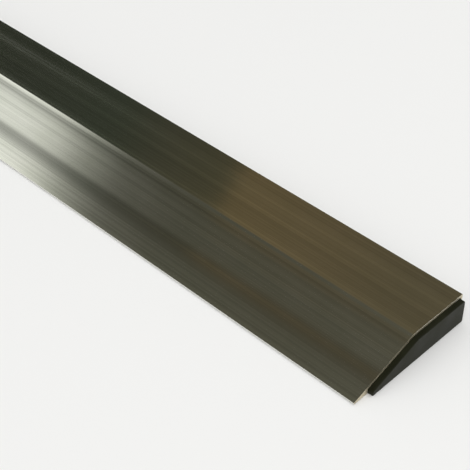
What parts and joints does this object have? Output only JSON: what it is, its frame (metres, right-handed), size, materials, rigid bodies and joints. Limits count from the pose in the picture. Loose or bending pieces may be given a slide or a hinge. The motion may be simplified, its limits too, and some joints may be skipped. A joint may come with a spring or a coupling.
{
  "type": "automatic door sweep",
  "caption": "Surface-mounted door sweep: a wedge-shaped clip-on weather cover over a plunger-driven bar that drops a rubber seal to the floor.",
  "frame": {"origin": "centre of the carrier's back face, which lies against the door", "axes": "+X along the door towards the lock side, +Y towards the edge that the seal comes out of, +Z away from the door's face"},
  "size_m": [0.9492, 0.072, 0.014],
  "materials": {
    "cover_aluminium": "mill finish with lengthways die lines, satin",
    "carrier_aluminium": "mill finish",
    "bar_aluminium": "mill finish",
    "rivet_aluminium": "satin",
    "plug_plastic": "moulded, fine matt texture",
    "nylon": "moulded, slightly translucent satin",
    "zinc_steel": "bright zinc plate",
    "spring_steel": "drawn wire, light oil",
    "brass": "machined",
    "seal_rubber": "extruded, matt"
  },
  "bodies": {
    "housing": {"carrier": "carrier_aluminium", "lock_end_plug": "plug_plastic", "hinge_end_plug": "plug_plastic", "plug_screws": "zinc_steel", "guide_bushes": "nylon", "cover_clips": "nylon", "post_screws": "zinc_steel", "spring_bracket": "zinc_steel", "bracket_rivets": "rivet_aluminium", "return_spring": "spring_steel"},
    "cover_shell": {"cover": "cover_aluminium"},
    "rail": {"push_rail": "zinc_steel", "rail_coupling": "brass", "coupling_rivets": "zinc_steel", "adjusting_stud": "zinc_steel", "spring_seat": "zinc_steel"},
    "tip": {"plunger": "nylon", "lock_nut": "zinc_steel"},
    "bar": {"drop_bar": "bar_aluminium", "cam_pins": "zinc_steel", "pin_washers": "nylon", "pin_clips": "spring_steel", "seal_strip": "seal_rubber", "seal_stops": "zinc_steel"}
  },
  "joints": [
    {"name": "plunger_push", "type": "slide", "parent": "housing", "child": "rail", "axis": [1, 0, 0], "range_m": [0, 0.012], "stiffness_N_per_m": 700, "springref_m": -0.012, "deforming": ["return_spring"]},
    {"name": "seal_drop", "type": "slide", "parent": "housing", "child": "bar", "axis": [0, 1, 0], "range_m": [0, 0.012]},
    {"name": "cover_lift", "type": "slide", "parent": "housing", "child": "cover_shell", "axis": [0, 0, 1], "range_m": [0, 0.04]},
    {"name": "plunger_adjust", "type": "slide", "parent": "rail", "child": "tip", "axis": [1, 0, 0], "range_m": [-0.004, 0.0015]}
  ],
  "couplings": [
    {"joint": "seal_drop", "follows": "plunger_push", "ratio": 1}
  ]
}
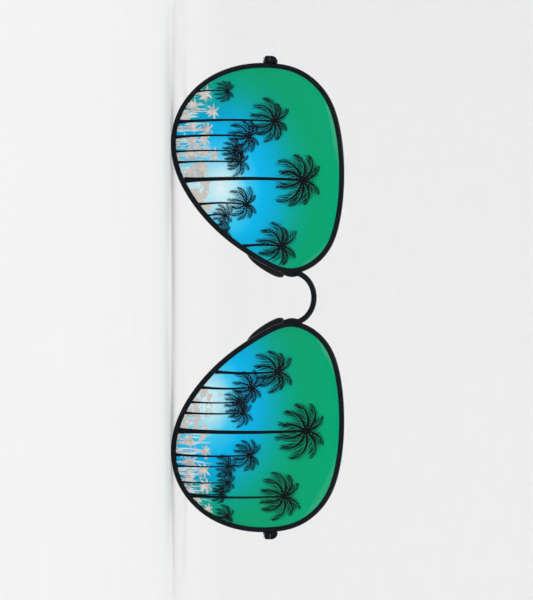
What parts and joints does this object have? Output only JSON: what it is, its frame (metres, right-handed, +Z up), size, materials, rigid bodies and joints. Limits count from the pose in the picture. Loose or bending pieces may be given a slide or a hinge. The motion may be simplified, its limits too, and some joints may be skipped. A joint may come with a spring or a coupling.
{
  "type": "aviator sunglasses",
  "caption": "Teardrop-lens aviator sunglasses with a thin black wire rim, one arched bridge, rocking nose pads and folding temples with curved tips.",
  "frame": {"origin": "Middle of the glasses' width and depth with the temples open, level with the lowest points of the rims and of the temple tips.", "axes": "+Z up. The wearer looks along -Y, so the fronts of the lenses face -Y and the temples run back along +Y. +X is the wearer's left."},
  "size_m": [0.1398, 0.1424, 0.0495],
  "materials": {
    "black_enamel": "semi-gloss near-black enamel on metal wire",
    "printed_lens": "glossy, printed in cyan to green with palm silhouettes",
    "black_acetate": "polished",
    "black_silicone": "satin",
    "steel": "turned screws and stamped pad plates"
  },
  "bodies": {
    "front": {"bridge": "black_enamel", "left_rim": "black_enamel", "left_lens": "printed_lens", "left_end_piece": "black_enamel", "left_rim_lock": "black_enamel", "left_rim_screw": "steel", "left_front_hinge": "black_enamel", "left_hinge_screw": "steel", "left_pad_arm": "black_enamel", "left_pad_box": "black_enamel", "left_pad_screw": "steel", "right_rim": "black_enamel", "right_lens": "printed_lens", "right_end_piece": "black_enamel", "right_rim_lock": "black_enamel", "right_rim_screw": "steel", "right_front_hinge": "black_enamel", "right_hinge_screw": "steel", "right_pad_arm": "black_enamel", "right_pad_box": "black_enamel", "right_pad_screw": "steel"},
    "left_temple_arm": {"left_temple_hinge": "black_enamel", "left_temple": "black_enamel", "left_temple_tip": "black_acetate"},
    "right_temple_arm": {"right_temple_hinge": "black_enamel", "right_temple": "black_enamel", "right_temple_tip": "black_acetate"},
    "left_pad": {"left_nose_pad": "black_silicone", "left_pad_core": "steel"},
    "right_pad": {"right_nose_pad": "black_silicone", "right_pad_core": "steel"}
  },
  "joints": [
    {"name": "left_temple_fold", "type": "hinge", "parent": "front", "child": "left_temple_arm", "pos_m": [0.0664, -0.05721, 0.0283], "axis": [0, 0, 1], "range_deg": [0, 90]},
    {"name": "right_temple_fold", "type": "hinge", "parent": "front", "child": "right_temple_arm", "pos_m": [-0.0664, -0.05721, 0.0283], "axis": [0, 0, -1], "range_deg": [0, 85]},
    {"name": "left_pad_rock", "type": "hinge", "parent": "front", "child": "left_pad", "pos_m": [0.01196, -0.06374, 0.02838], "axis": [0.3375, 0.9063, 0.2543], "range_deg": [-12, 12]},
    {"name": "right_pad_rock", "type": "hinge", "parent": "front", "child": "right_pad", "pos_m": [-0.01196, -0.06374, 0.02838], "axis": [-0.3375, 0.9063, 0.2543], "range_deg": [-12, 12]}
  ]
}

◆ ◆ ◆ ◆ ◆

• [TASK REQUIREMENTS] Write out every record, exactly as written.

• [WRITTEN ANSWER]
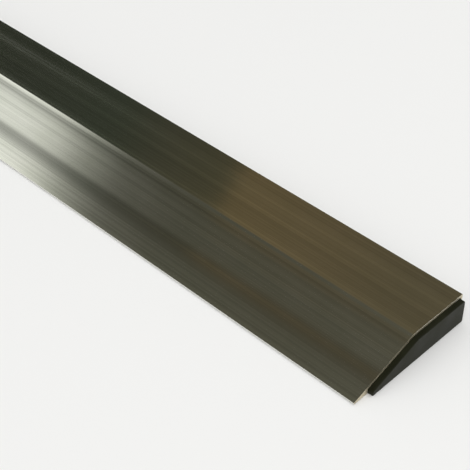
What parts and joints does this object have? Output only JSON: what it is, its frame (metres, right-handed), size, materials, rigid bodies and joints. Limits count from the pose in the picture. Loose or bending pieces may be given a slide or a hinge. The motion may be simplified, its limits too, and some joints may be skipped. A joint may come with a spring or a coupling.
{
  "type": "automatic door sweep",
  "caption": "Surface-mounted door sweep: a wedge-shaped clip-on weather cover over a plunger-driven bar that drops a rubber seal to the floor.",
  "frame": {"origin": "centre of the carrier's back face, which lies against the door", "axes": "+X along the door towards the lock side, +Y towards the edge that the seal comes out of, +Z away from the door's face"},
  "size_m": [0.9492, 0.072, 0.014],
  "materials": {
    "cover_aluminium": "mill finish with lengthways die lines, satin",
    "carrier_aluminium": "mill finish",
    "bar_aluminium": "mill finish",
    "rivet_aluminium": "satin",
    "plug_plastic": "moulded, fine matt texture",
    "nylon": "moulded, slightly translucent satin",
    "zinc_steel": "bright zinc plate",
    "spring_steel": "drawn wire, light oil",
    "brass": "machined",
    "seal_rubber": "extruded, matt"
  },
  "bodies": {
    "housing": {"carrier": "carrier_aluminium", "lock_end_plug": "plug_plastic", "hinge_end_plug": "plug_plastic", "plug_screws": "zinc_steel", "guide_bushes": "nylon", "cover_clips": "nylon", "post_screws": "zinc_steel", "spring_bracket": "zinc_steel", "bracket_rivets": "rivet_aluminium", "return_spring": "spring_steel"},
    "cover_shell": {"cover": "cover_aluminium"},
    "rail": {"push_rail": "zinc_steel", "rail_coupling": "brass", "coupling_rivets": "zinc_steel", "adjusting_stud": "zinc_steel", "spring_seat": "zinc_steel"},
    "tip": {"plunger": "nylon", "lock_nut": "zinc_steel"},
    "bar": {"drop_bar": "bar_aluminium", "cam_pins": "zinc_steel", "pin_washers": "nylon", "pin_clips": "spring_steel", "seal_strip": "seal_rubber", "seal_stops": "zinc_steel"}
  },
  "joints": [
    {"name": "plunger_push", "type": "slide", "parent": "housing", "child": "rail", "axis": [1, 0, 0], "range_m": [0, 0.012], "stiffness_N_per_m": 700, "springref_m": -0.012, "deforming": ["return_spring"]},
    {"name": "seal_drop", "type": "slide", "parent": "housing", "child": "bar", "axis": [0, 1, 0], "range_m": [0, 0.012]},
    {"name": "cover_lift", "type": "slide", "parent": "housing", "child": "cover_shell", "axis": [0, 0, 1], "range_m": [0, 0.04]},
    {"name": "plunger_adjust", "type": "slide", "parent": "rail", "child": "tip", "axis": [1, 0, 0], "range_m": [-0.004, 0.0015]}
  ],
  "couplings": [
    {"joint": "seal_drop", "follows": "plunger_push", "ratio": 1}
  ]
}
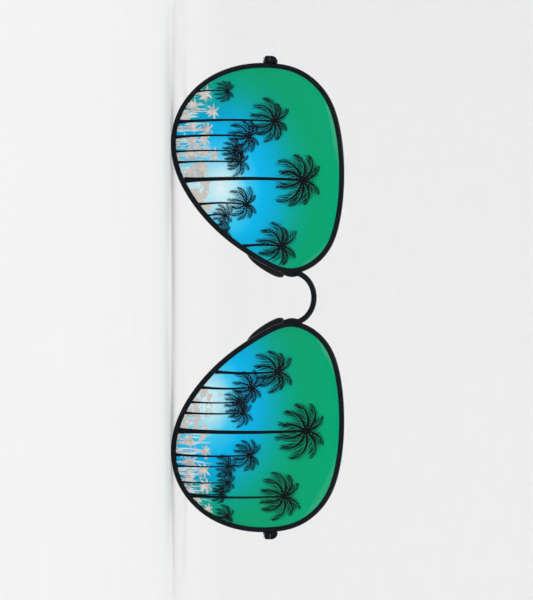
What parts and joints does this object have? Output only JSON: what it is, its frame (metres, right-handed, +Z up), size, materials, rigid bodies and joints. Limits count from the pose in the picture. Loose or bending pieces may be given a slide or a hinge. The motion may be simplified, its limits too, and some joints may be skipped. A joint may come with a spring or a coupling.
{
  "type": "aviator sunglasses",
  "caption": "Teardrop-lens aviator sunglasses with a thin black wire rim, one arched bridge, rocking nose pads and folding temples with curved tips.",
  "frame": {"origin": "Middle of the glasses' width and depth with the temples open, level with the lowest points of the rims and of the temple tips.", "axes": "+Z up. The wearer looks along -Y, so the fronts of the lenses face -Y and the temples run back along +Y. +X is the wearer's left."},
  "size_m": [0.1398, 0.1424, 0.0495],
  "materials": {
    "black_enamel": "semi-gloss near-black enamel on metal wire",
    "printed_lens": "glossy, printed in cyan to green with palm silhouettes",
    "black_acetate": "polished",
    "black_silicone": "satin",
    "steel": "turned screws and stamped pad plates"
  },
  "bodies": {
    "front": {"bridge": "black_enamel", "left_rim": "black_enamel", "left_lens": "printed_lens", "left_end_piece": "black_enamel", "left_rim_lock": "black_enamel", "left_rim_screw": "steel", "left_front_hinge": "black_enamel", "left_hinge_screw": "steel", "left_pad_arm": "black_enamel", "left_pad_box": "black_enamel", "left_pad_screw": "steel", "right_rim": "black_enamel", "right_lens": "printed_lens", "right_end_piece": "black_enamel", "right_rim_lock": "black_enamel", "right_rim_screw": "steel", "right_front_hinge": "black_enamel", "right_hinge_screw": "steel", "right_pad_arm": "black_enamel", "right_pad_box": "black_enamel", "right_pad_screw": "steel"},
    "left_temple_arm": {"left_temple_hinge": "black_enamel", "left_temple": "black_enamel", "left_temple_tip": "black_acetate"},
    "right_temple_arm": {"right_temple_hinge": "black_enamel", "right_temple": "black_enamel", "right_temple_tip": "black_acetate"},
    "left_pad": {"left_nose_pad": "black_silicone", "left_pad_core": "steel"},
    "right_pad": {"right_nose_pad": "black_silicone", "right_pad_core": "steel"}
  },
  "joints": [
    {"name": "left_temple_fold", "type": "hinge", "parent": "front", "child": "left_temple_arm", "pos_m": [0.0664, -0.05721, 0.0283], "axis": [0, 0, 1], "range_deg": [0, 90]},
    {"name": "right_temple_fold", "type": "hinge", "parent": "front", "child": "right_temple_arm", "pos_m": [-0.0664, -0.05721, 0.0283], "axis": [0, 0, -1], "range_deg": [0, 85]},
    {"name": "left_pad_rock", "type": "hinge", "parent": "front", "child": "left_pad", "pos_m": [0.01196, -0.06374, 0.02838], "axis": [0.3375, 0.9063, 0.2543], "range_deg": [-12, 12]},
    {"name": "right_pad_rock", "type": "hinge", "parent": "front", "child": "right_pad", "pos_m": [-0.01196, -0.06374, 0.02838], "axis": [-0.3375, 0.9063, 0.2543], "range_deg": [-12, 12]}
  ]
}